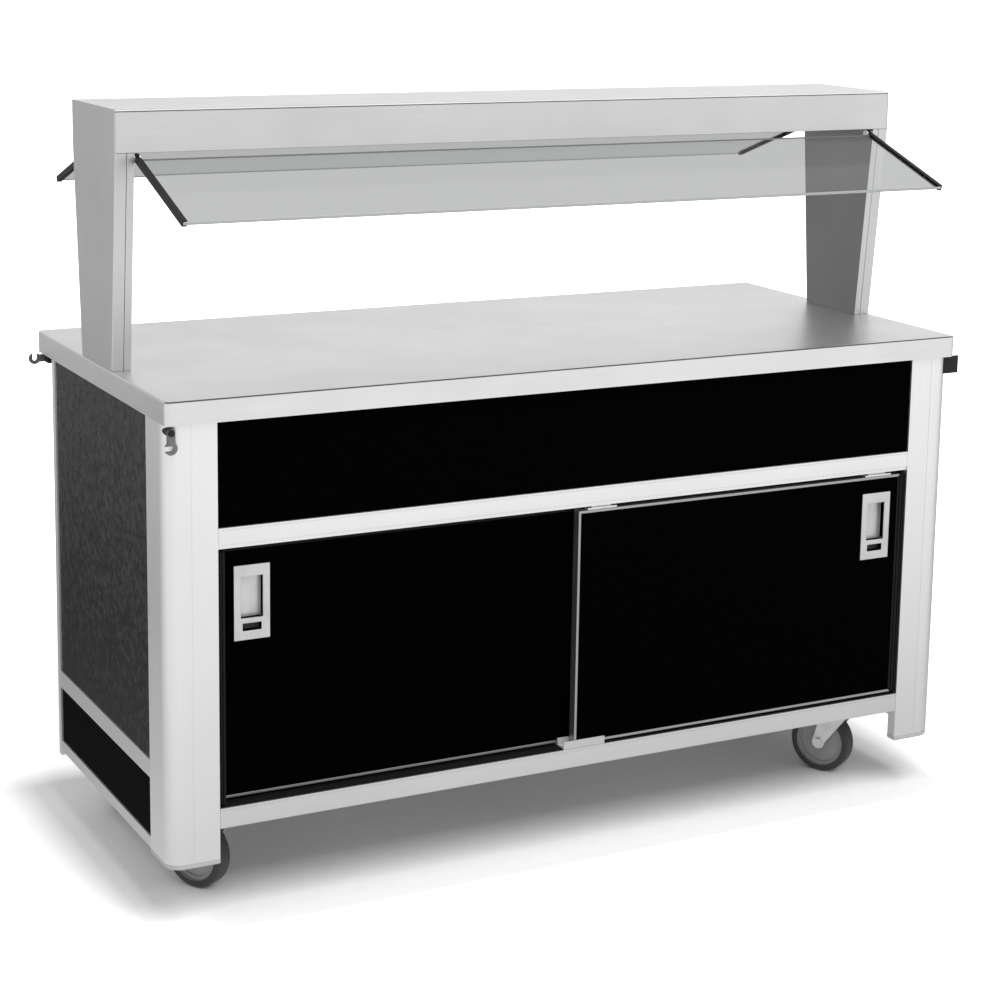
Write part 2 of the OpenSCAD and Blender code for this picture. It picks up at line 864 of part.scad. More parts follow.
module hook_mounts() color(black) {
    difference() {
        rod_y(hook_y + hook_t + seat, frame_y, -hook_x, hook_z, hook_half, mid);
        mirror([1, 0, 0]) post_clearance();
    }
    rod_y(hook_y - seat, frame_y + post_wall + hook_nut_t, -hook_x, hook_z, hook_pin_r, mid);
    rod_y(hook_y - seat - hook_head_t, hook_y - seat, -hook_x, hook_z, hook_head_r, hex);
    rod_y(frame_y + post_wall, frame_y + post_wall + hook_nut_t, -hook_x, hook_z,
        hook_nut_r, hex);
    block(-hook_back_x - hook_half, hook_bracket_w - hook_back_x,
        hook_back_y - hook_bracket_d, hook_back_y - seat, hook_z - hook_half, body_top);
    rod_y(hook_back_y - hook_bracket_d, hook_back_y + hook_t + seat, -hook_back_x, hook_z,
        hook_pin_r, mid);
    rod_y(hook_back_y + hook_t + seat, hook_back_y + hook_t + seat + hook_head_t,
        -hook_back_x, hook_z, hook_head_r, hex);
}

module catch_block(x0, y0) difference() {
    block(x0, end_x + catch_reach, y0, y0 + catch_w, catch_z, catch_z + catch_h);
    block(end_x + catch_cheek, end_x + catch_reach + cut, y0 + catch_cheek,
        y0 + catch_w - catch_cheek, catch_z - cut, catch_z + catch_h + cut);
}

module catch_pin(y0) {
    rod_y(y0 + catch_cheek - cut, y0 + catch_w - catch_cheek + cut,
        end_x + catch_reach - catch_pin_r - catch_cheek, catch_z + catch_h / 2, catch_pin_r, mid);
}

module catch_plates() color(black) {
    difference() {
        catch_block(end_x - post_r / 2, catch_front_y);
        post_clearance();
    }
    catch_pin(catch_front_y);
    catch_block(end_x, catch_back_y);
    catch_pin(catch_back_y);
    block(end_x - catch_strap_l, end_x + cut, catch_back_y, catch_back_y + catch_w,
        body_top - catch_strap_t, body_top);
}

// Casters: drawn with the swivel at the origin, the wheel trailing along +X

module caster_at(x, y, turn) translate([x, y, 0]) rotate([0, 0, turn]) children();

module caster_mount(x, y) translate([x, y, 0]) {
    difference() {
        block(-caster_plate_l / 2, caster_plate_l / 2, -caster_plate_w / 2,
            caster_plate_w / 2, caster_h - caster_plate_t, caster_h);
        for (sx = [-1, 1], sy = [-1, 1]) {
            rod_z(caster_h - caster_plate_t - cut, caster_h + cut, sx * caster_bolt_x,
                sy * caster_bolt_y, caster_bolt_r + seat, small);
        }
    }
    rod_z(crown_z + crown_t - kingpin_grip, caster_h - caster_plate_t, 0, 0, kingpin_r, mid);
    rod_z(crown_z + crown_t - kingpin_drop, crown_z - seat, 0, 0, kingpin_head_r, hex);
    for (sx = [-1, 1], sy = [-1, 1]) translate([sx * caster_bolt_x, sy * caster_bolt_y, 0]) {
        rod_z(caster_h - caster_plate_t - seat - caster_head_h,
            caster_h - caster_plate_t - seat, 0, 0, caster_head_r, hex);
        rod_z(caster_h - caster_plate_t - seat, caster_h + caster_pad_t + seat + caster_nut_h,
            0, 0, caster_bolt_r, small);
        rod_z(caster_h + caster_pad_t + seat, caster_h + caster_pad_t + seat + caster_nut_h,
            0, 0, caster_head_r, hex);
    }
}

module caster_plates() color(grey) {
    for (sx = [-1, 1]) {
        caster_mount(sx * caster_x, caster_front_y);
        caster_mount(sx * caster_x, caster_back_y);
    }
}

fork_top_half = 28;
axle_boss_r = 13;
fork_flare = 6;
fork_front_drop = 14;
fork_back_drop = 8;

module fork_leg(y0) translate([0, y0 + fork_t, 0]) rotate([90, 0, 0])
    linear_extrude(fork_t) difference() {
        union() {
            polygon([
                [-fork_top_half, crown_z + crown_t], [fork_top_half, crown_z + crown_t],
                [fork_top_half + fork_flare, crown_z - fork_front_drop],
                [caster_offset + axle_boss_r, wheel_r],
                [caster_offset - axle_boss_r, wheel_r], [-fork_top_half, crown_z - fork_back_drop]
            ]);
            translate([caster_offset, wheel_r]) circle(axle_boss_r, $fn = mid);
        }
        translate([caster_offset, wheel_r]) circle(axle_r + seat, $fn = mid);
    }

module caster_fork(braked) {
    color(grey) difference() {
        union() {
            fork_leg(fork_half);
            fork_leg(-fork_out);
            block(-fork_top_half, fork_top_half, -fork_out, fork_out,
                crown_z, crown_z + crown_t);
            rod_z(crown_z, caster_h - caster_plate_t - 1, 0, 0, race_r, fine);
        }
        rod_z(crown_z - cut, caster_h, 0, 0, kingpin_r + run_fit, mid);
    }
    color(steel) {
        rod_y(-fork_out - seat - cut, fork_out + seat + cut, caster_offset, wheel_r,
            axle_r, mid);
        rod_y(-fork_out - seat - axle_head_h, -fork_out - seat, caster_offset, wheel_r,
            axle_head_r, hex);
        rod_y(fork_out + seat, fork_out + seat + axle_head_h, caster_offset, wheel_r,
            axle_head_r, hex);
    }
    if (braked) color(steel) {
        rod_y(-fork_half, fork_half, pedal_u, pedal_z, pedal_pin_r, small);
    }
}

hub_face = 1.5;
hub_in = 6;
hub_boss_r = 15;

module caster_wheel() translate([caster_offset, 0, wheel_r]) rotate([90, 0, 0]) {
    color(grey) difference() {
        union() {
            cylinder(h = wheel_w - 2 * hub_in, r = wheel_hub_r, center = true, $fn = fine);
            cylinder(h = 2 * fork_half - 2 * hub_face, r = hub_boss_r, center = true,
                $fn = mid);
        }
        cylinder(h = 2 * wheel_w, r = axle_r + run_fit, center = true, $fn = mid);
    }
    color(rubber) difference() {
        cylinder(h = wheel_w, r = wheel_r, center = true, $fn = fine);
        cylinder(h = wheel_w + cut, r = wheel_hub_r + seat, center = true, $fn = fine);
    }
}

pedal_reach = 66;
pedal_t = 3;
pedal_half = 24;
pedal_pad_l = 26;
pedal_sleeve_r = 5;

module caster_pedal() color(black) translate([pedal_u, 0, pedal_z]) difference() {
    union() {
        rod_y(seat - fork_half, fork_half - seat, 0, 0, pedal_sleeve_r, mid);
        block(0, pedal_reach, 2 * seat - fork_half, fork_half - 2 * seat, 0, pedal_t);
        block(pedal_reach - pedal_pad_l, pedal_reach, -pedal_half, pedal_half, 0, pedal_t);
    }
    rod_y(-fork_half - cut, fork_half + cut, 0, 0, pedal_pin_r + run_fit, mid);
}

module caster_fork_front_left() {
    caster_at(-caster_x, caster_front_y, caster_turn) caster_fork(false);
}
module caster_fork_front_right() {
    caster_at(caster_x, caster_front_y, caster_turn) caster_fork(false);
}
module caster_fork_back_left() {
    caster_at(-caster_x, caster_back_y, caster_turn) caster_fork(true);
}
module caster_fork_back_right() {
    caster_at(caster_x, caster_back_y, caster_turn) caster_fork(true);
}
module caster_wheel_front_left() {
    caster_at(-caster_x, caster_front_y, caster_turn) caster_wheel();
}
module caster_wheel_front_right() {
    caster_at(caster_x, caster_front_y, caster_turn) caster_wheel();
}
module caster_wheel_back_left() {
    caster_at(-caster_x, caster_back_y, caster_turn) caster_wheel();
}
module caster_wheel_back_right() {
    caster_at(caster_x, caster_back_y, caster_turn) caster_wheel();
}
module caster_pedal_left() caster_at(-caster_x, caster_back_y, caster_turn) caster_pedal();
module caster_pedal_right() caster_at(caster_x, caster_back_y, caster_turn) caster_pedal();

countertop();
counter_core();
counter_channels();
upper_frame();
base_frame();
front_post_left();
front_post_right();
back_posts();
post_caps();
mid_rail_front();
bottom_rail_front();
upper_panel_front();
end_panel_left();
end_panel_right();
skirt_panels();
end_rails();
back_panels();
back_rails();
storage_floor();
storage_divider();
storage_shelves();
shelf_standards();
door_track();
door_guide();
door_bumpers();
door_left();
door_right();
door_left_trim();
door_right_trim();
door_left_pull();
door_right_pull();
door_left_hangers();
door_right_hangers();
canopy_frame();
column_left();
column_right();
column_cover_left();
column_cover_right();
header_shell();
header_lid();
guard_glass_front();
guard_glass_back();
guard_arms_front();
guard_arms_back();
guard_pivots();
hook_front();
hook_back();
hook_mounts();
catch_plates();
caster_plates();
caster_fork_front_left();
caster_fork_front_right();
caster_fork_back_left();
caster_fork_back_right();
caster_wheel_front_left();
caster_wheel_front_right();
caster_wheel_back_left();
caster_wheel_back_right();
caster_pedal_left();
caster_pedal_right();
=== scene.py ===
import json
import math

import bmesh
import bpy
from mathutils import Matrix, Vector


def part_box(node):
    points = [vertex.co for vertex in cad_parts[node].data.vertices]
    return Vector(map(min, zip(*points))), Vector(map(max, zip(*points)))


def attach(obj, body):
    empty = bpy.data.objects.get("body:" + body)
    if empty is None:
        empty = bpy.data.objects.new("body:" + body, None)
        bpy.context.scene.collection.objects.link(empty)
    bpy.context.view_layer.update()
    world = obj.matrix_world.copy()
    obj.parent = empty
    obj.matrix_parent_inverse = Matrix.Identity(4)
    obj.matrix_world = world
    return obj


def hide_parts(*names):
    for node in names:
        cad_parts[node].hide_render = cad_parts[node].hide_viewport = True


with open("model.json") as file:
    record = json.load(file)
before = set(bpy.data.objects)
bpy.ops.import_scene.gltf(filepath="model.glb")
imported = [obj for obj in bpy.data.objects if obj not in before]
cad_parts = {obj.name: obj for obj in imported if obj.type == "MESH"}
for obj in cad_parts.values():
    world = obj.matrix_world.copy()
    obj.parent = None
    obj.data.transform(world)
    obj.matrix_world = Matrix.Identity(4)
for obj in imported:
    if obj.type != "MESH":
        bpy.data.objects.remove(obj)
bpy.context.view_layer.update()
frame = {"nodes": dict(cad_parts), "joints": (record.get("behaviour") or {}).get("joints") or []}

# Worktop
# The worktop is one sheet of satin stainless steel with its four edges turned
# down over a board core. Its corners are welded and ground round. The faces
# along the front fold are painted dark: a painted shade line.


def let_go():
    if bpy.context.object and bpy.context.object.mode != "OBJECT":
        bpy.ops.object.mode_set(mode="OBJECT")
    bpy.ops.object.select_all(action="DESELECT")


def take(piece):
    let_go()
    piece.hide_set(False)
    piece.select_set(True)
    bpy.context.view_layer.objects.active = piece


def settle(piece, name):
    piece.name = name
    piece.data.name = name
    bpy.ops.object.transform_apply(location=True, rotation=True, scale=True)
    return piece


def rough_block(name, x, y, z):
    """A plain block between two places on each axis, to be worked on."""
    low = Vector((min(x), min(y), min(z)))
    high = Vector((max(x), max(y), max(z)))
    let_go()
    bpy.ops.mesh.primitive_cube_add(size=1, location=(low + high) / 2, scale=high - low)
    return settle(bpy.context.active_object, name)


def pick(piece, kind, wanted):
    """Goes into edit mode with the faces or edges selected that wanted() accepts."""
    take(piece)
    bpy.ops.object.mode_set(mode="EDIT")
    bpy.ops.mesh.select_mode(type=kind)
    bpy.ops.mesh.select_all(action="DESELECT")
    form = bmesh.from_edit_mesh(piece.data)
    parts = form.faces if kind == "FACE" else form.edges
    for part in parts:
        if wanted(part):
            part.select_set(True)
    form.select_flush_mode()
    bmesh.update_edit_mesh(piece.data)


def down():
    bpy.ops.object.mode_set(mode="OBJECT")


def shove(x, y, z):
    """Extrudes the picked faces by a distance and leaves edit mode."""
    bpy.ops.mesh.extrude_region_move(TRANSFORM_OT_translate={"value": (x, y, z)})
    down()


square_on = 0.9


def looks(face, x=0, y=0, z=0):
    """Whether the face points the given way."""
    return face.normal.dot(Vector((x, y, z))) > square_on


def upright(edge):
    run = edge.verts[1].co - edge.verts[0].co
    return abs(run.z) > square_on * run.length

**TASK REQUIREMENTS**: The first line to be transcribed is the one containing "caster_plates();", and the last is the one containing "if empty is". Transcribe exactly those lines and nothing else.

**RESULT OF THE TASK**:
caster_plates();
caster_fork_front_left();
caster_fork_front_right();
caster_fork_back_left();
caster_fork_back_right();
caster_wheel_front_left();
caster_wheel_front_right();
caster_wheel_back_left();
caster_wheel_back_right();
caster_pedal_left();
caster_pedal_right();
=== scene.py ===
import json
import math

import bmesh
import bpy
from mathutils import Matrix, Vector


def part_box(node):
    points = [vertex.co for vertex in cad_parts[node].data.vertices]
    return Vector(map(min, zip(*points))), Vector(map(max, zip(*points)))


def attach(obj, body):
    empty = bpy.data.objects.get("body:" + body)
    if empty is None:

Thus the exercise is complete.